Maybe that’s the case for you. Maybe you’re selling yourself for pennies when it could be for hundreds or thousands. Maybe you’ve believed that selling, and marketing, and money, is evil. I’m here to tell you it’s not. Marketing combines the same thing I love about writing: words and psychology. If I’ve learned anything in business, it’s these three things:

  • It’s far easier to sell an expensive product to fewer people than an inexpensive product to lots of people

  • People who buy expensive products want to work with authorities and the best way to showcase your authority is to publish an authority-building book

  • We’re all in sales, whether we think we are or not

This was a super long way of getting to my point: I can help you create your authority-building book for FREE! We’ve created the COOLEST tool that allows you to answer a few questions and be presented with three authority-building book ideas just for YOU based on your experience and expertise. My team and I have tested and tested it and the results are ASTOUNDING.

You can check it out here.

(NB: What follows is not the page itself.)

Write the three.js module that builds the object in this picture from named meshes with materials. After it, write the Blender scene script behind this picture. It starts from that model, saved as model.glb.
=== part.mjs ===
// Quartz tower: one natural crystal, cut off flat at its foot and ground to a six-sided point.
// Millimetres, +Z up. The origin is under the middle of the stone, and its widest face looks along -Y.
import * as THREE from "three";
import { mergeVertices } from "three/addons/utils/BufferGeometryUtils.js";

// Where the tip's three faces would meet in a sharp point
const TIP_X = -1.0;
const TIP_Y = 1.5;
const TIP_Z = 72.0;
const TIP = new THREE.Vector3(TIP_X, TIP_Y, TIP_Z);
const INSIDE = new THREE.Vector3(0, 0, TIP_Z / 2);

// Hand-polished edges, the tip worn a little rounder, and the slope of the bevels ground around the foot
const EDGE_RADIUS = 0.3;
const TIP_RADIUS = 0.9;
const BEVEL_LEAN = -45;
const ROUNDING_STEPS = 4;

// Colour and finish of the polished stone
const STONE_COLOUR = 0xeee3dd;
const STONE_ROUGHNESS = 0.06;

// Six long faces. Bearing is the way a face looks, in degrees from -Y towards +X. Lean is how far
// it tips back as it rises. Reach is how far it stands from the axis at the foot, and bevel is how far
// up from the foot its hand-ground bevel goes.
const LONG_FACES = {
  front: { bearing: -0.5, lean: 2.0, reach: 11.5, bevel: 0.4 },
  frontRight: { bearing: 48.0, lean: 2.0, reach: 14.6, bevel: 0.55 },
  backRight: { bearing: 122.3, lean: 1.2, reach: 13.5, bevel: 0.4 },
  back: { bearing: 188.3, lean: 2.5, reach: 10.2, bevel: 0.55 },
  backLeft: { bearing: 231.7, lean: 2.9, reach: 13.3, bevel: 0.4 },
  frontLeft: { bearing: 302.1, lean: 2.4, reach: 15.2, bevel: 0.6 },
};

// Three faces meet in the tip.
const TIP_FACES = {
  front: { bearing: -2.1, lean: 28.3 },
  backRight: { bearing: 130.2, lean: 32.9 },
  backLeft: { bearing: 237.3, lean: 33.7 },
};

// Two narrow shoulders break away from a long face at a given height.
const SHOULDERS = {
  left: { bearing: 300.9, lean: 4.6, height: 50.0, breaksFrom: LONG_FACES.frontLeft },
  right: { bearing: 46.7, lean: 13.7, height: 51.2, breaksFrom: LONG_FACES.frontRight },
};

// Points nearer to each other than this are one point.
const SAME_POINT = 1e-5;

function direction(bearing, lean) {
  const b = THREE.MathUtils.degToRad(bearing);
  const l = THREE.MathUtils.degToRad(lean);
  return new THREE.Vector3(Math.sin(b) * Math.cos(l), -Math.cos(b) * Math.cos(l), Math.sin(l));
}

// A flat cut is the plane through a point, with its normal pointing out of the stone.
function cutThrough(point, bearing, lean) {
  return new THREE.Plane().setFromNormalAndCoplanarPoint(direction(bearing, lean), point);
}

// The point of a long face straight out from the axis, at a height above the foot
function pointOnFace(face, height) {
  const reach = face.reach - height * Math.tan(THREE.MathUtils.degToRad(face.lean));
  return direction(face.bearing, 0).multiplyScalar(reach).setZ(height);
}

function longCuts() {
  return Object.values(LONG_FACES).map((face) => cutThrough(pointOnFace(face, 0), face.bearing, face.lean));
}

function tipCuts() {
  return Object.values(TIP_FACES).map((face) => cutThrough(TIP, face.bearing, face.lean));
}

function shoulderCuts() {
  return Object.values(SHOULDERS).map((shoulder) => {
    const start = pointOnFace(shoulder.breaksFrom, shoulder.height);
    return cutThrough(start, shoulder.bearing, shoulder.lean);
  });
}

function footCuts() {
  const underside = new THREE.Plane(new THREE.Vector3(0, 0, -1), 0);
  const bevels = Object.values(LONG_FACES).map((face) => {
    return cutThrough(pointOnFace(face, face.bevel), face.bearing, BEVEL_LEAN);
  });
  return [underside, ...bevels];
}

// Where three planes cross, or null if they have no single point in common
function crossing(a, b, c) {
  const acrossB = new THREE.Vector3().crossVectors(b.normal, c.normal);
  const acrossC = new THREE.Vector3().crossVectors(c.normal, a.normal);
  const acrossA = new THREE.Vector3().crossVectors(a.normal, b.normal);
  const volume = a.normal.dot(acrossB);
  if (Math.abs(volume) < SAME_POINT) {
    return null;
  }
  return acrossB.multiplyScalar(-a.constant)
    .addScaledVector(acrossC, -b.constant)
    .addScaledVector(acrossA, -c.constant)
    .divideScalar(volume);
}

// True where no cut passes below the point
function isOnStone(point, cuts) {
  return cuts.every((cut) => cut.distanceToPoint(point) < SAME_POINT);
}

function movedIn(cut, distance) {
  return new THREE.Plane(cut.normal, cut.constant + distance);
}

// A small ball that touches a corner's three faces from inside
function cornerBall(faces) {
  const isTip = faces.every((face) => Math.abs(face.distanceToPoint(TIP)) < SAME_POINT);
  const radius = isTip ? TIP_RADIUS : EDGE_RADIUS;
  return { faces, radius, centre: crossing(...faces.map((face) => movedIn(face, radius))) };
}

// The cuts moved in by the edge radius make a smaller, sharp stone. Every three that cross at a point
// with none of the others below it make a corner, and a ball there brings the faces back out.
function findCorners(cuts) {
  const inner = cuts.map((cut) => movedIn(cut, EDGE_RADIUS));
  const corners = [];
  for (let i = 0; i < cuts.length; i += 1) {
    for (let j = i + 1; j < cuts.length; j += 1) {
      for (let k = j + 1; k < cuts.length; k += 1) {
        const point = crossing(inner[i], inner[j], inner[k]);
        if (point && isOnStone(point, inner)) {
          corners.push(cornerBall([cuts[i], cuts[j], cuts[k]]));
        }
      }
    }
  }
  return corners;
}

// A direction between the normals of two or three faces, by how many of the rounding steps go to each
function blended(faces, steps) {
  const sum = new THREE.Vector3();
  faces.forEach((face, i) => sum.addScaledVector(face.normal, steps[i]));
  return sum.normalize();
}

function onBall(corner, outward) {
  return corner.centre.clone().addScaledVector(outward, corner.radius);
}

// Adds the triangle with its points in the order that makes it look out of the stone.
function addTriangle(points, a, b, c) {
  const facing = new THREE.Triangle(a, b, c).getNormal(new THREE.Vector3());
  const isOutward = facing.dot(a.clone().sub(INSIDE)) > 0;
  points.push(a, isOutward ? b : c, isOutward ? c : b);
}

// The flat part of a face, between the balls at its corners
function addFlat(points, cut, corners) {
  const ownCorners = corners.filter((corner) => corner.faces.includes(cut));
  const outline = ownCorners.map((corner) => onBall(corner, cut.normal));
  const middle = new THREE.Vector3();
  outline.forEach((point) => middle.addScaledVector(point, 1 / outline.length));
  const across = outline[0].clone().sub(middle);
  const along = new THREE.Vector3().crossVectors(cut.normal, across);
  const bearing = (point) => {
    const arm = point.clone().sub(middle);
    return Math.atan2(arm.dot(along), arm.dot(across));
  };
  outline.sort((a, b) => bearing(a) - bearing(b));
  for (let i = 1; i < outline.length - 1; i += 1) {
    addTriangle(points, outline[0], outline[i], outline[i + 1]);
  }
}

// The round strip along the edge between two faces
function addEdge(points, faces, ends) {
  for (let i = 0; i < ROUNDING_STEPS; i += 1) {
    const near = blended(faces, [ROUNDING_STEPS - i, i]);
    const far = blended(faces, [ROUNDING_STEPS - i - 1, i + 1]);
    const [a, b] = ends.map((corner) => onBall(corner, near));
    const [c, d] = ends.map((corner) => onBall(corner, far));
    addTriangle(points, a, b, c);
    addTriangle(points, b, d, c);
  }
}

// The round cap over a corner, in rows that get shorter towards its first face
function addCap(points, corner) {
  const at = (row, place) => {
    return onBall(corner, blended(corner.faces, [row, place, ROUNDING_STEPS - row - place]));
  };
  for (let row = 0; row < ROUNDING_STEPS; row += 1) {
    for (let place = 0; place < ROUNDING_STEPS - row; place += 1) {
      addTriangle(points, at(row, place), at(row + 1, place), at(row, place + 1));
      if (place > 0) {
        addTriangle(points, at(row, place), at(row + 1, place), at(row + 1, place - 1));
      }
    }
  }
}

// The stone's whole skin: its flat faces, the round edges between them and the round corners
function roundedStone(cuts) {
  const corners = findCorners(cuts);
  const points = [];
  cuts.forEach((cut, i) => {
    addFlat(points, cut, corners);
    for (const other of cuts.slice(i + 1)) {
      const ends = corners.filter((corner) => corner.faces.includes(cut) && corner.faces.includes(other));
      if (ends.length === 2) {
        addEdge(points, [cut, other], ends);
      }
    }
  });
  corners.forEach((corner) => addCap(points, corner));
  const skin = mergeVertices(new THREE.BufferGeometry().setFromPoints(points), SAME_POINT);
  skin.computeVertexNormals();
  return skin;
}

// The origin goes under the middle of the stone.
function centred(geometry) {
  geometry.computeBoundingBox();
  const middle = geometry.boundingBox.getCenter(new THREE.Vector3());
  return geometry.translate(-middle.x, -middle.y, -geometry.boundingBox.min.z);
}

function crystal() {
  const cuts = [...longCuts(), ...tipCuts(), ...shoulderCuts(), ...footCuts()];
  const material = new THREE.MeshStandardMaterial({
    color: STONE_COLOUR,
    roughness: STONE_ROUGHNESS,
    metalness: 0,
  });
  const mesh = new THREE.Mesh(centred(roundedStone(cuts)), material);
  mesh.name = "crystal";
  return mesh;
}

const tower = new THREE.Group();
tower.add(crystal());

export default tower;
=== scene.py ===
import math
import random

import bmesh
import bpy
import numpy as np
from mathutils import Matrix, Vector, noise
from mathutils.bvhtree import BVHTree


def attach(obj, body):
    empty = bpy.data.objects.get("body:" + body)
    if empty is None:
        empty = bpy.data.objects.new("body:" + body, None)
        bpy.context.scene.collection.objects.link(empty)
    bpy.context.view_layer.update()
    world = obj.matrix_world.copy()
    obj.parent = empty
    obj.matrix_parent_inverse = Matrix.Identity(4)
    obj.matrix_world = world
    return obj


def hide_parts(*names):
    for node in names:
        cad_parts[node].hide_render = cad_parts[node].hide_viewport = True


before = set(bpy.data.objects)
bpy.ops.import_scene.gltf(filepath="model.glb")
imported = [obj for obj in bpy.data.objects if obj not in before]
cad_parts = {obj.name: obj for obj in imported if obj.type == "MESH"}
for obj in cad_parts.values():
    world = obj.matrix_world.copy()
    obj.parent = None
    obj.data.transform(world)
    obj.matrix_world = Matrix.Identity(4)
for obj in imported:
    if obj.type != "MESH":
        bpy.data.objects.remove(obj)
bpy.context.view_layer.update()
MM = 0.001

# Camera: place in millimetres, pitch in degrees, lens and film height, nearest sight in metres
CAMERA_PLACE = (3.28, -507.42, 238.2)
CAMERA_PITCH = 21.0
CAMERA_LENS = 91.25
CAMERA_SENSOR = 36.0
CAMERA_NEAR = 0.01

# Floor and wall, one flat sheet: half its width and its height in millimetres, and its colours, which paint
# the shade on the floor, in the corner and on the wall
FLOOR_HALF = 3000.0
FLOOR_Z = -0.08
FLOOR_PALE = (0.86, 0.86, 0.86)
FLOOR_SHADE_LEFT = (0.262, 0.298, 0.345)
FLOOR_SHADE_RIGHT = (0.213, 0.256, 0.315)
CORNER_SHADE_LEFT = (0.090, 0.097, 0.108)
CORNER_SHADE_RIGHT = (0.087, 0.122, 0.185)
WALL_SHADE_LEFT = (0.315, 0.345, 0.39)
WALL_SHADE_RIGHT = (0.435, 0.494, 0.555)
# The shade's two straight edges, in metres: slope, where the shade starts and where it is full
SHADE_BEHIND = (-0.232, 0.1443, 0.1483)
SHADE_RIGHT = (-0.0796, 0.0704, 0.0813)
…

If it doesn’t inspire you to get started on your authority-building book so you can get paid what you’re worth, I can’t imagine what will.

1

Seriously, so many of you have written me the most heartfelt notes or written such thoughtful comments or just shared with me how much you’re getting out of this Substack and it has MEANT SO MUCH. Some of you are people I haven’t spoken to in years, some I speak to regularly and some I don’t know but there’s been a consistent tone to your feedback that has inspired me more than you could know.

2

After my third book came out, I called my dad and said something along the lines of “Hey look, this writer thing worked out.” His response: “You would have made more money as a lawyer.”

3

The woman who sticks out is the one who yelled at me that my workshop sucked because it didn’t include mantras like the ones she got in the Hip Sobriety program.